Turning to the Govan result itself, it's obviously disappointing, but it's not as bad for the SNP as you might infer from the Labour (and chums) gloating. In fact, the SNP vote fell only modestly, from 32.6% to 30%. The bulk of the increase in the Labour vote share (I emphasise "share" - their raw vote was actually down) therefore came from other parties. I didn't follow the campaign, but judging from Twitter it seems that Labour's success was founded on scaring people witless with flat-out lies about the SNP. Unfortunately, as we know from the 2008 Glenrothes by-election (and indeed from the infinitely depressing AV referendum campaign), such disgraceful tactics can sometimes work if the lies get under people's skin. I now feel ever more strongly that attack is the best form of defence for the Yes campaign, and that we need to get on with reminding people of all the very specific things there are to be scared of in voting to have Tory governments two-thirds of the time - which is precisely what a vote against independence amounts to.

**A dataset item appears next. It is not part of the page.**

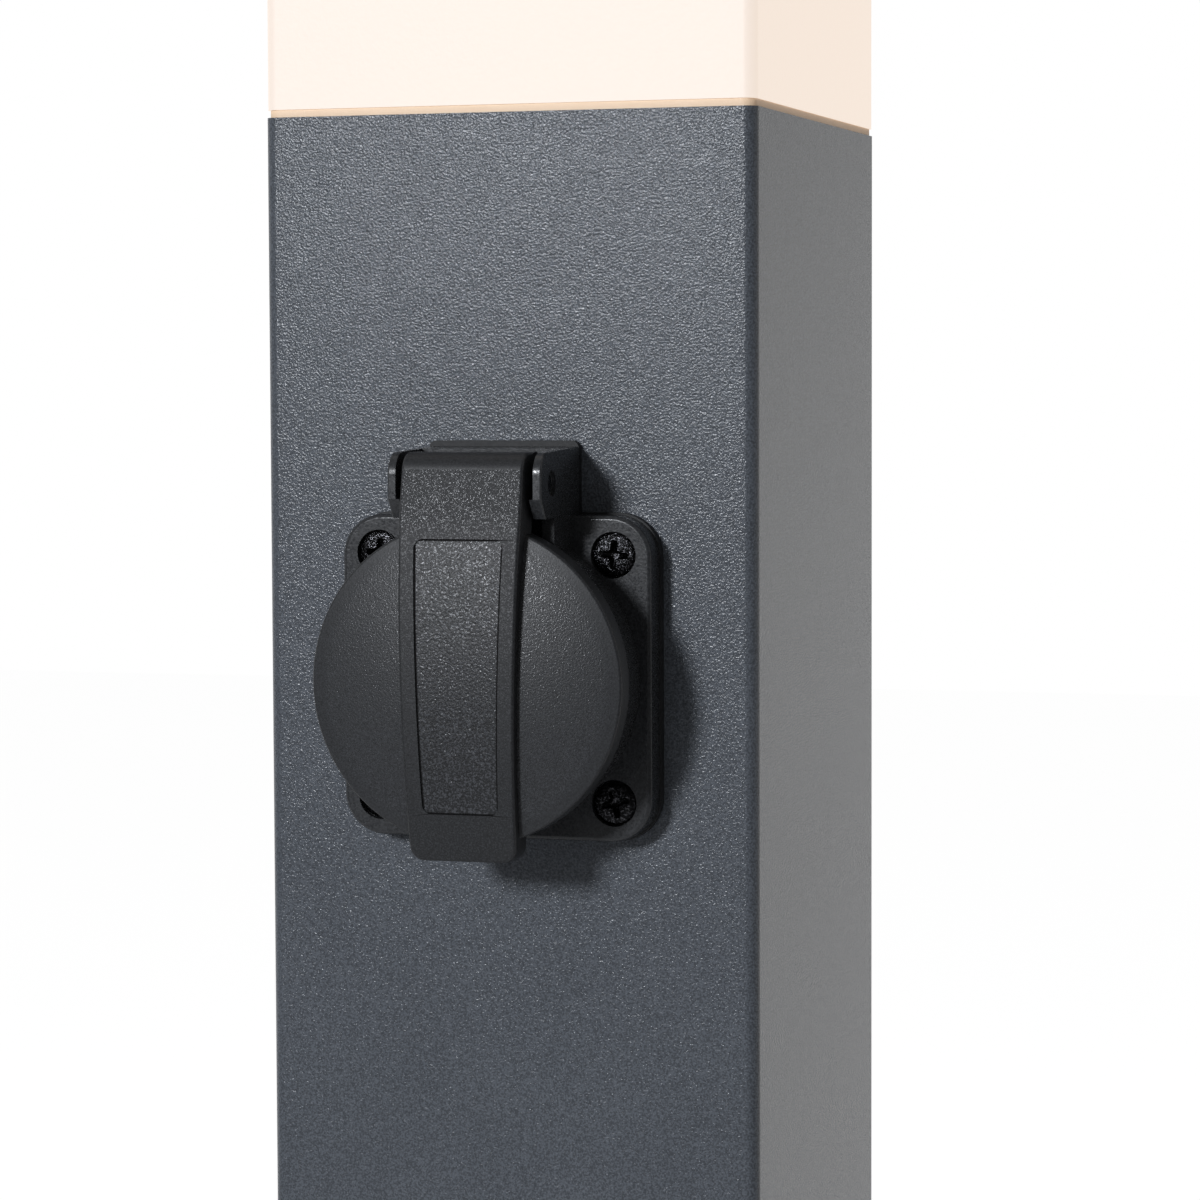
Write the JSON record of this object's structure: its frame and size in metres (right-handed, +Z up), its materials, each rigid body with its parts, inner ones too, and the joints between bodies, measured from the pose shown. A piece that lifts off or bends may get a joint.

However, a warning sign for the No campaign in the Govan result is the success of the No to the Bedroom Tax candidate, who received 9.4% of the vote - more than double the Tory share. Oh, and in case you're wondering, the Lib Dems received a truly miserable 73 votes out of the 4740 cast, finishing in EIGHTH place. But they don't seem to care - they've given up on cheering for themselves.

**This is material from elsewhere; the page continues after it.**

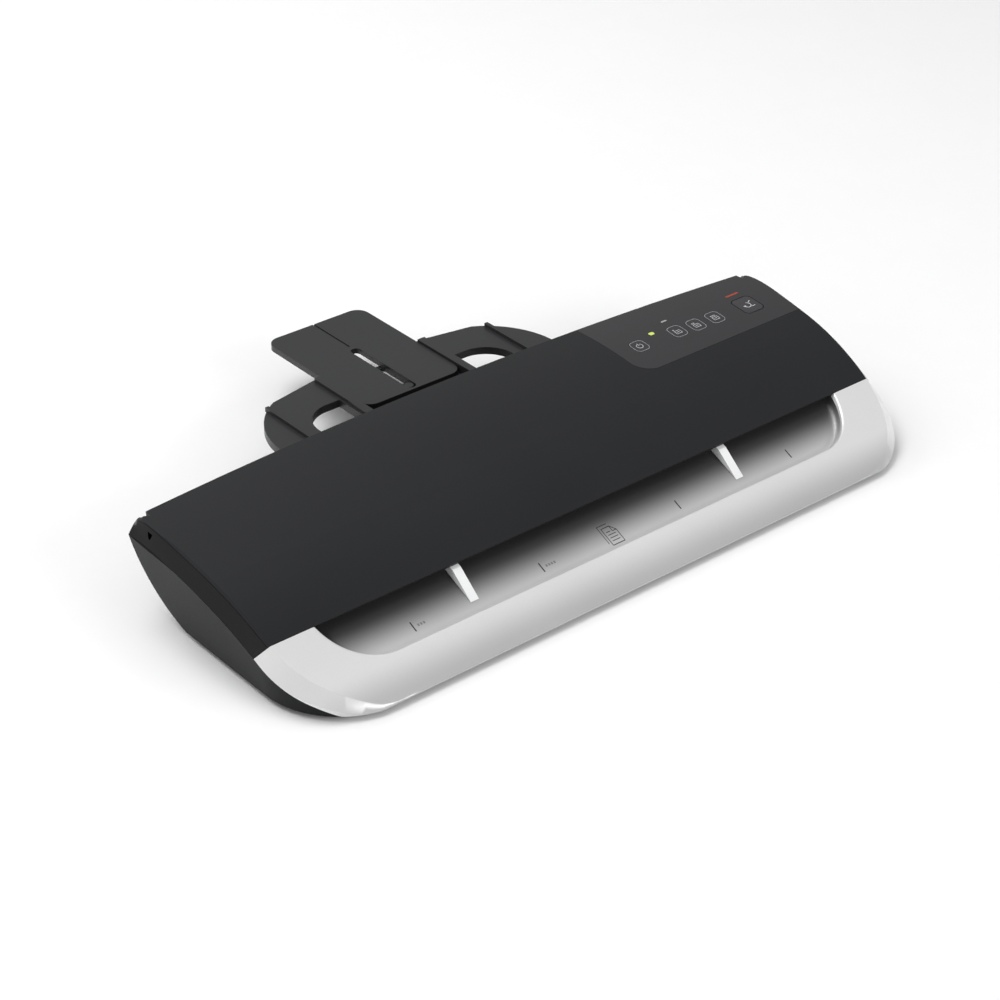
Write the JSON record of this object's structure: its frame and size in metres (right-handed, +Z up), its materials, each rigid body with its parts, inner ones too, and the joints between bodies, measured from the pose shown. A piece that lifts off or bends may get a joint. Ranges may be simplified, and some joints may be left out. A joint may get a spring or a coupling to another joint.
{
  "type": "pouch laminator",
  "caption": "Slim desktop pouch laminator with a lens-shaped body, sliding paper guides, hot roller pairs, push buttons and a draw-out exit tray.",
  "frame": {"origin": "middle of the outer box (exit tray drawn out) at table level", "axes": "+X to the right of a user at the feed side, +Y to the rear, where the pouch comes out, +Z up"},
  "size_m": [0.4928, 0.327, 0.0606],
  "materials": {
    "matte_black_plastic": "fine satin texture",
    "gloss_black_plastic": "high gloss",
    "dark_grey_plastic": "satin",
    "silver_plastic": "satin metallic paint",
    "panel_plastic": "satin",
    "black_tray_plastic": "satin",
    "guide_plastic": "satin metallic paint",
    "light_pipe": "translucent",
    "rubber": "matt",
    "silicone": "matt",
    "steel": "ground",
    "sheet_steel": "zinc plated",
    "heater_aluminium": "extruded",
    "heater_element": "film",
    "gear_plastic": "moulded",
    "brass": "turned",
    "inner_plastic": "moulded",
    "board": "solder mask",
    "board_parts": "moulded"
  },
  "bodies": {
    "body": {"base_pan": "dark_grey_plastic", "base_screws": "sheet_steel", "button_switches": "board_parts", "control_board": "board", "control_panel": "panel_plastic", "exit_guides": "inner_plastic", "exit_tray_frame": "black_tray_plastic", "feed_tray": "silver_plastic", "gear_motor": "sheet_steel", "heater_elements": "heater_element", "idler_pin": "steel", "left_end_cap": "dark_grey_plastic", "left_side_plate": "sheet_steel", "left_side_trim": "gloss_black_plastic", "lower_feed_guide": "inner_plastic", "lower_heater_plate": "heater_aluminium", "main_board": "board", "main_board_parts": "board_parts", "motor_bracket": "sheet_steel", "power_inlet": "black_tray_plastic", "pressure_springs": "sheet_steel", "ready_light": "light_pipe", "rear_panel": "dark_grey_plastic", "right_end_cap": "dark_grey_plastic", "right_side_plate": "sheet_steel", "right_side_trim": "gloss_black_plastic", "roller_bushes": "brass", "rubber_feet": "rubber", "status_light": "light_pipe", "thermal_cutout": "sheet_steel", "tie_bars": "steel", "top_cover": "matte_black_plastic", "upper_feed_guide": "inner_plastic", "upper_heater_plate": "heater_aluminium"},
    "lower_front_roller_set": {"lower_front_shaft": "steel", "lower_front_roller": "silicone", "lower_front_gear": "gear_plastic", "drive_gear": "gear_plastic"},
    "upper_front_roller_set": {"upper_front_shaft": "steel", "upper_front_roller": "silicone", "upper_front_gear": "gear_plastic"},
    "lower_rear_roller_set": {"lower_rear_shaft": "steel", "lower_rear_roller": "silicone", "lower_rear_gear": "gear_plastic"},
    "upper_rear_roller_set": {"upper_rear_shaft": "steel", "upper_rear_roller": "silicone", "upper_rear_gear": "gear_plastic"},
    "idler": {"idler_gear": "gear_plastic"},
    "motor_shaft": {"motor_pinion": "gear_plastic"},
    "left_guide": {"left_paper_guide": "guide_plastic", "left_guide_rack": "gear_plastic"},
    "right_guide": {"right_paper_guide": "guide_plastic", "right_guide_rack": "gear_plastic"},
    "guide_pinion": {"guide_pinion": "gear_plastic"},
    "tray_extension": {"exit_tray_extension": "black_tray_plastic"},
    "power_button": {"power_button": "panel_plastic"},
    "mode_button_1": {"mode_button_1": "panel_plastic"},
    "mode_button_2": {"mode_button_2": "panel_plastic"},
    "mode_button_3": {"mode_button_3": "panel_plastic"},
    "release_button": {"release_button": "panel_plastic"}
  },
  "joints": [
    {"name": "lower_front_roller_turn", "type": "hinge", "parent": "body", "child": "lower_front_roller_set", "pos_m": [0, -0.0505, 0.0285], "axis": [1, 0, 0], "continuous": true},
    {"name": "upper_front_roller_turn", "type": "hinge", "parent": "body", "child": "upper_front_roller_set", "pos_m": [0, -0.0505, 0.0445], "axis": [1, 0, 0], "continuous": true},
    {"name": "lower_rear_roller_turn", "type": "hinge", "parent": "body", "child": "lower_rear_roller_set", "pos_m": [0, -0.0165, 0.0285], "axis": [1, 0, 0], "continuous": true},
    {"name": "upper_rear_roller_turn", "type": "hinge", "parent": "body", "child": "upper_rear_roller_set", "pos_m": [0, -0.0165, 0.0445], "axis": [1, 0, 0], "continuous": true},
    {"name": "idler_turn", "type": "hinge", "parent": "body", "child": "idler", "pos_m": [0, -0.0335, 0.0285], "axis": [1, 0, 0], "continuous": true},
    {"name": "motor_shaft_turn", "type": "hinge", "parent": "body", "child": "motor_shaft", "pos_m": [0, -0.0763, 0.02528], "axis": [1, 0, 0], "continuous": true},
    {"name": "right_guide_slide", "type": "slide", "parent": "body", "child": "right_guide", "axis": [1, 0, 0], "range_m": [-0.051, 0.046]},
    {"name": "left_guide_slide", "type": "slide", "parent": "body", "child": "left_guide", "axis": [-1, 0, 0], "range_m": [-0.051, 0.046]},
    {"name": "guide_pinion_turn", "type": "hinge", "parent": "body", "child": "guide_pinion", "pos_m": [0, -0.1005, 0.0165], "axis": [0, 0, -1], "range_deg": [-487.51, 439.77]},
    {"name": "tray_extension_slide", "type": "slide", "parent": "body", "child": "tray_extension", "axis": [0, 1, 0], "range_m": [-0.054, 0]},
    {"name": "power_button_press", "type": "slide", "parent": "body", "child": "power_button", "axis": [0, 0, -1], "range_m": [0, 0.0008], "stiffness_N_per_m": 400, "springref_m": -0.0005},
    {"name": "mode_button_1_press", "type": "slide", "parent": "body", "child": "mode_button_1", "axis": [0, 0, -1], "range_m": [0, 0.0008], "stiffness_N_per_m": 400, "springref_m": -0.0005},
    {"name": "mode_button_2_press", "type": "slide", "parent": "body", "child": "mode_button_2", "axis": [0, 0, -1], "range_m": [0, 0.0008], "stiffness_N_per_m": 400, "springref_m": -0.0005},
    {"name": "mode_button_3_press", "type": "slide", "parent": "body", "child": "mode_button_3", "axis": [0, 0, -1], "range_m": [0, 0.0008], "stiffness_N_per_m": 400, "springref_m": -0.0005},
    {"name": "release_button_press", "type": "slide", "parent": "body", "child": "release_button", "axis": [0, 0, -1], "range_m": [0, 0.0008], "stiffness_N_per_m": 400, "springref_m": -0.0005}
  ],
  "couplings": [
    {"joint": "upper_front_roller_turn", "follows": "lower_front_roller_turn", "ratio": -1},
    {"joint": "lower_rear_roller_turn", "follows": "lower_front_roller_turn", "ratio": 1},
    {"joint": "upper_rear_roller_turn", "follows": "lower_front_roller_turn", "ratio": -1},
    {"joint": "idler_turn", "follows": "lower_front_roller_turn", "ratio": -0.88889},
    {"joint": "motor_shaft_turn", "follows": "lower_front_roller_turn", "ratio": -3.3333},
    {"joint": "left_guide_slide", "follows": "right_guide_slide", "ratio": 1},
    {"joint": "guide_pinion_turn", "follows": "right_guide_slide", "rad_per_m": 166.67}
  ]
}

Thursday, October 10, 2013

What will you spend your money on today?

I was contacted last night by the Jimmy Reid Foundation, who asked me to give a mention to the fundraising drive for their Common Weal project. In the unlikely event that you don't already know about the Common Weal, it's a bold and imaginative attempt to flesh out a Nordic-style social and economic model for Scotland in advance of the independence referendum, as an alternative to the now firmly entrenched Thatcherite Westminster model. The fundraising target is £25,000, and at the time of writing £9350 has been raised so far, with just two weeks to go. The 'flexible funding' option is being used, which means that the campaign will receive the money raised even if the target isn't reached, but the fee deducted by Indiegogo will be higher in that eventuality.

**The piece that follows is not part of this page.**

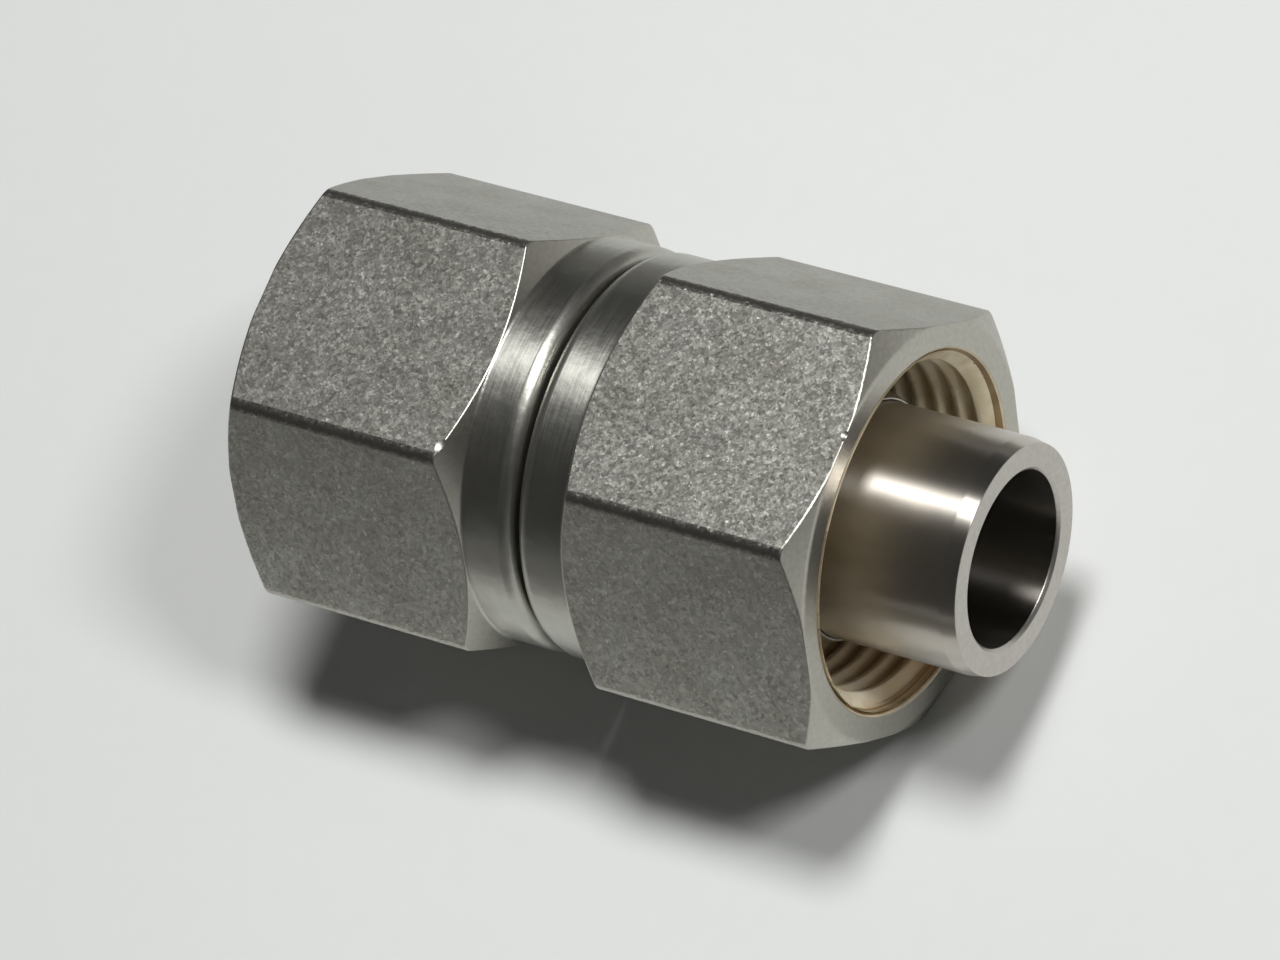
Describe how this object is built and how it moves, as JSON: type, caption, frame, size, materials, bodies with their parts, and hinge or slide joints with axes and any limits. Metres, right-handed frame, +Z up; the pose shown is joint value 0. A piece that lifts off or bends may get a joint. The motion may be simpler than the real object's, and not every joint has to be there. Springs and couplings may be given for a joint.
{
  "type": "tube port connector",
  "caption": "Short stainless tube port connector: turned through-bore connector with a plain tube end, hexagon nuts back to back on it and loose ferrules inside one nut.",
  "frame": {"origin": "under the middle of the length and width, in the plane of the bottom flats of both nuts", "axes": "+X along the tube axis towards the plain tube end, +Z up from the flats it rests on"},
  "size_m": [0.0412, 0.0256, 0.0222],
  "materials": {
    "turned_steel": "turned and polished",
    "nut_steel": "tumbled satin",
    "ferrule_steel": "turned satin"
  },
  "bodies": {
    "connector": {"connector": "turned_steel"},
    "left_nut": {"left_nut": "nut_steel"},
    "ferrule_set": {"front_ferrule": "ferrule_steel", "back_ferrule": "ferrule_steel"},
    "right_nut": {"right_nut": "nut_steel"}
  },
  "joints": [
    {"name": "left_nut_spin", "type": "hinge", "parent": "connector", "child": "left_nut", "pos_m": [-0.0115, 0, 0.01111], "axis": [1, 0, 0], "continuous": true},
    {"name": "ferrules_slide", "type": "slide", "parent": "connector", "child": "ferrule_set", "axis": [1, 0, 0], "range_m": [0, 0.023]},
    {"name": "right_nut_spin", "type": "hinge", "parent": "ferrule_set", "child": "right_nut", "pos_m": [0.006, 0, 0.01111], "axis": [1, 0, 0], "continuous": true}
  ]
}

During the podcast I took part in a few weeks ago, Andrew Tickell (aka Lallands Peat Worrier) argued the case that Yes supporters may have been unwise to help fund the recent Wings over Scotland poll, on the grounds that the money could otherwise have gone to Yes Scotland, who haven't exactly given the impression of being awash with resources. I don't agree with that, because the poll was so inexpensive and its impact so great (even with the media blackout) that it's very hard to see any way in which the Yes campaign could have used a few thousand pounds that would have provided a better bang for our buck. Likewise, the campaigns to fund Wings itself and National Collective were well worth supporting, as a high-quality alternative media is an invaluable complement to the work of Yes Scotland. And I don't think any of us need to be persuaded of the logic for helping to fund Women for Independence.

But the Common Weal project is arguably in a different category, and it's not immediately obvious whether money would be better spent on it, rather than the Yes campaign. The counterargument is that this isn't a zero-sum game - people may well be so inspired by the Common Weal that they'd be prepared to donate money over and above what they would have given to Yes Scotland or the SNP anyway.

If you'd like to make up your own mind by reading more about the fundraising drive, click HERE.

Monday, October 7, 2013

Back to the future with Alistair Carmichael

You might remember that a long time ago, way back when Labour still innocently thought that the 2010 Westminster election was a stepping stone towards the glorious return of the 'Dream Team' of Iain Gray and Richard Baker to power at Holyrood, a fraud was perpetrated in a TV election debate that was almost on a par with the Tory government's current attempts to have a former Labour Chancellor represent them in an independence referendum debate with Alex Salmond. The Lib Dems were represented in the 2010 "Scottish leaders' debates" by a man who, as we discovered within the space of a few short weeks, was not Nick Clegg's first or second choice as Secretary of State for Scotland. Indeed, I speculated at the time that Alistair Carmichael may not even have been Clegg's third choice for the job - and nothing that has happened today has changed my mind about that. When I read that Michael Moore had been (deservedly) sacked, I fully expected that the next sentence would read "and his replacement is East Dunbartonshire MP Jo Swinson", and I'm quite sure that would have been the case if Clegg had felt he had a free hand. But it seems that the independence referendum has concentrated minds wonderfully, and has suddenly made suitability for the job a greater virtue than slavish loyalty to the right-wing orthodoxy of the three London party leaderships.

The bad news, folks, is that we can't have an independence referendum every year, so if you want the people governing us to be vaguely suitable for the job on an ongoing basis, it is actually going to be necessary to vote Yes.

Carmichael will probably prove to be a slightly more formidable opponent for the Yes campaign than his two predecessors, but a) that isn't exactly hard, and b) if the Tory/Lib Dem government are so frit that they always want Labour to speak on their behalf in Scotland, does it really matter who the SoS is? I will, however, raise a glass to the fact that the ideological composition of the UK Cabinet has probably just moved about 0.001% to the left. In Westminster world, all you can do is cling to these scraps.

As for the apparent belief of BBC correspondent Norman Smith that the choice of SoS has to take into account the need to prevent Alex Salmond from being able to call the No campaign "you know, Sassenachs", words fail me. Evidently Smith didn't heed Robin McAlpine's timely word of caution that anyone who thinks that Scots actually call English people Sassenachs is giving away the fact that he or she has a perception of this country that is stuck in the 1950s.